Some Michigan governors have tried to call a truce in the incentive wars. Former Gov. John Engler dismantled the state’s economic development office in the early 1990s, saying that it was just a political marketing arm for his predecessor, James Blanchard.
But after being heavily criticized when General Motors closed its Willow Run assembly plant and consolidated production at a Texas factory in the early 1990s, Engler rebuilt the state’s economic development apparatus.
The Michigan Economic Development Corp (MEDC)., which Engler created 20 years ago, continues to be a major player in the competition for investment and jobs.
Upon taking office in 2011, now-former Gov. Rick Snyder eliminated the state’s premiere tax incentive program, the Michigan Economic Growth Authority (MEGA), which handed out billions of dollars in tax subsidies to businesses under his predecessor, Jennifer Granholm.
“The use of tax incentives by government, in my view, is a terrible thing,” he said at the time. “I essentially view it as the equivalent of a heroin drip for government.”
Snyder didn’t make Michigan quit cold turkey, though. He tried to slow the drip by replacing most state tax incentives with a less-expensive program that gave businesses upfront cash and loans for new investment in the state.
But the subsidies euphoria was too much for Snyder to resist. Under pressure from the business community and local economic developers, he later created several new tax incentive programs for brownfield developments and large, “transformational” projects.
It anything, it appears Gov. Gretchen Whitmer is going to add new weapons to the state’s economic development arsenal. She said under Snyder, Michigan “unilaterally disarmed when it comes to fighting for and attracting good jobs over other states.”
Whitmer also has said she would undertake a 52-week “jobs blitz,” which apparently means she’s going to try to steal jobs from other states, a common political tactic of new elected officials.
Critics say the $90 billion local governments spend annually on economic development incentives is a zero-sum game that does nothing to grow the national economy.
There is a burgeoning backlash against big incentives being offered to wealthy corporations, including Amazon, Foxconn and GM, which is being slammed for cutting thousands of jobs a decade after its federal bailout.
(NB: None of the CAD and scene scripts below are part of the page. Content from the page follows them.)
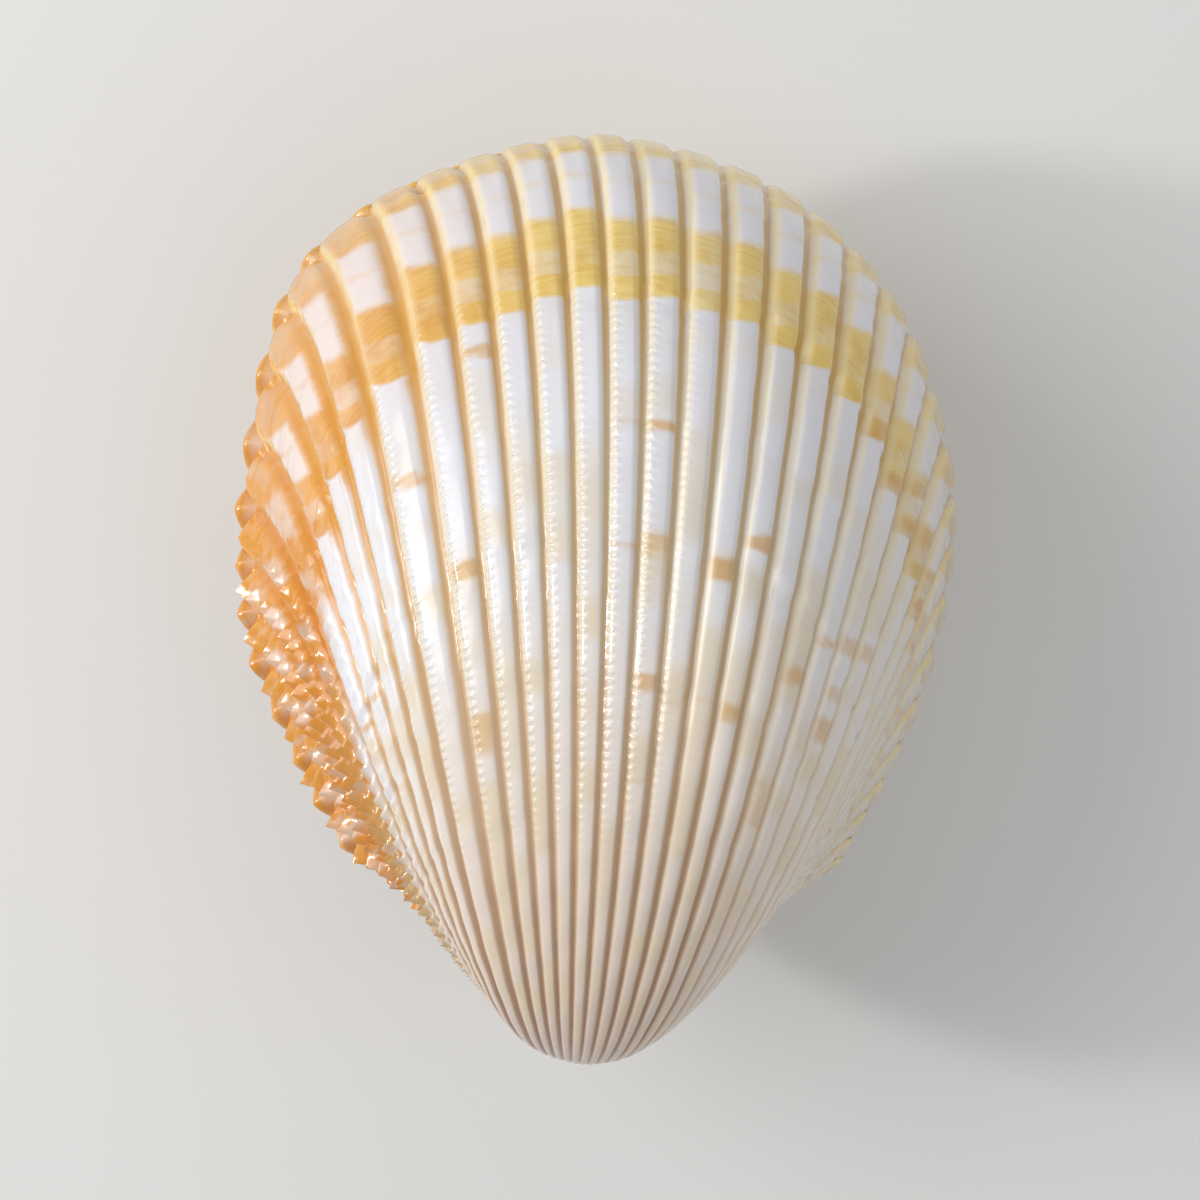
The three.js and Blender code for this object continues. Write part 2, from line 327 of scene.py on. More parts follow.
def margin_slope(t):
    step = 0.01
    return (margin_at(np.asarray(t) + step) - margin_at(np.asarray(t) - step)) / (2 * step)


def rib_width(t):
    """Distance between two rib ends at the rim."""
    return np.linalg.norm(margin_slope(t), axis=-1)


def margin_normal(t):
    slope = unit(margin_slope(t))
    return np.stack([-slope[..., 1], slope[..., 0]], axis=-1)


def rim_at(t, side, inward=0):
    """The rim of one valve, or a line this far inside it. Side is 1 for the left valve, -1 for the right."""
    normal = margin_normal(t)
    shift = rib_strength(t) * (normal @ VALVE_SLIP) if side < 0 else np.zeros(np.shape(t))
    return margin_at(t) + normal * (shift - inward)[..., None]


def size_at_turn(turn):
    youth = TURN_AT_RIM + TURN_IN_YOUTH
    return youth / (TURN_AT_RIM * np.exp(youth * turn) + TURN_IN_YOUTH)


def turn_at_size(size):
    youth = TURN_AT_RIM + TURN_IN_YOUTH
    return np.log((youth - TURN_IN_YOUTH * size) / (size * TURN_AT_RIM)) / youth


def sweep(edge, size):
    """Where the points of the growing rim were when the shell had this size."""
    turn = turn_at_size(size)
    height = edge[..., 1] * size * np.sin(turn) * DEPTH_RATIO
    x = edge[..., 0] * size + CROWN_LEAN[0] * height
    y = edge[..., 1] * size * np.cos(turn) + CROWN_LEAN[1] * height
    return np.stack([x, y, height], axis=-1)


def unit(vectors):
    return vectors / np.linalg.norm(vectors, axis=-1, keepdims=True)


def surface_frame(t, size, side):
    """Smooth surface point, outward normal, and the direction to the rim."""
    step = 0.005
    rim = rim_at(t, side)
    base = sweep(rim, size)
    along = sweep(rim_at(t + step, side), size) - sweep(rim_at(t - step, side), size)
    lower = np.minimum(size + step, 1)
    to_rim = unit(sweep(rim, lower) - sweep(rim, size - step))
    return base, unit(np.cross(along, to_rim)), to_rim


def smooth_step(low, high, value):
    u = np.clip((value - low) / (high - low), 0, 1)
    return u * u * (3 - 2 * u)


# Sizes of the growing shell, and the distance from the rim along the middle rib to each
SIZES = size_at_turn(np.linspace(0, BEAK_TURN, TURN_SAMPLES))
MIDDLE_RIB = sweep(np.broadcast_to(margin_at(0.0), (len(SIZES), 2)), SIZES)
GROWTH = np.concatenate([[0], np.cumsum(np.linalg.norm(np.diff(MIDDLE_RIB, axis=0), axis=1))])
GROWTH_SPAN = float(GROWTH[-1])


def size_at_growth(growth):
    return np.interp(growth, GROWTH, SIZES)


def rib_strength(t):
    inside = np.minimum(t - FIRST_RIB_EDGE, LAST_RIB_EDGE - t)
    return smooth_step(*RIB_ONSET, inside)


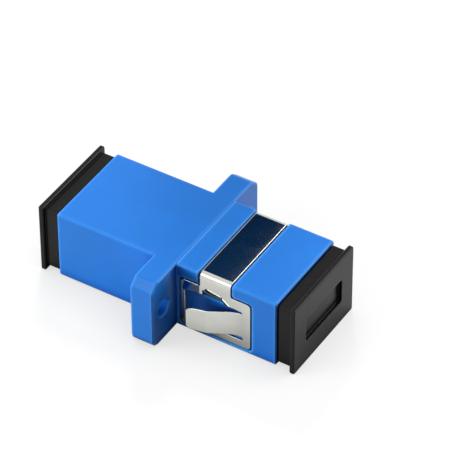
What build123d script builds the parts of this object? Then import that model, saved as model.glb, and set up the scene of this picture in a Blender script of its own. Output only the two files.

But how do you go about defeating what LeRoy calls “America’s tax break-industrial complex”?
Some experts, including former Minneapolis Federal Reserve economist Art Rolnick, say the federal government could stop the incentive wars. They’ve long maintained that tax incentives are illegal because they distort interstate commerce, violating the commerce clause of the Constitution.
Others have pushed the federal government to slap a dollar-for-dollar tax on incentives that companies receive, effectively rendering them moot.
But these arguments haven’t gained much traction in Washington.
Klohs defended Michigan’s approach to economic development subsidies, saying they are performance-based, monitored and contain clawbacks that allow the state to recover money if job and investment promises aren’t met.
States also need to be smarter in the design of their incentive programs, said Tim Bartik, senior economist at the W.E. Upjohn Institute for Employment Research, who’s an expert on tax incentives.
Economic development expenditures are more effective when they’re at least, in part, directed at upgrading infrastructure and schools, and require companies receiving subsidies to hire local residents, he said.
Local governments also shouldn’t offer more money than is necessary, Bartik said. New York, which has a strong economy and didn’t really need an Amazon headquarters, appears to have made that mistake.
“New York developed its incentive system years ago when it was a basket case,” he said. “I think in some sense, it didn’t adjust to its new reality.”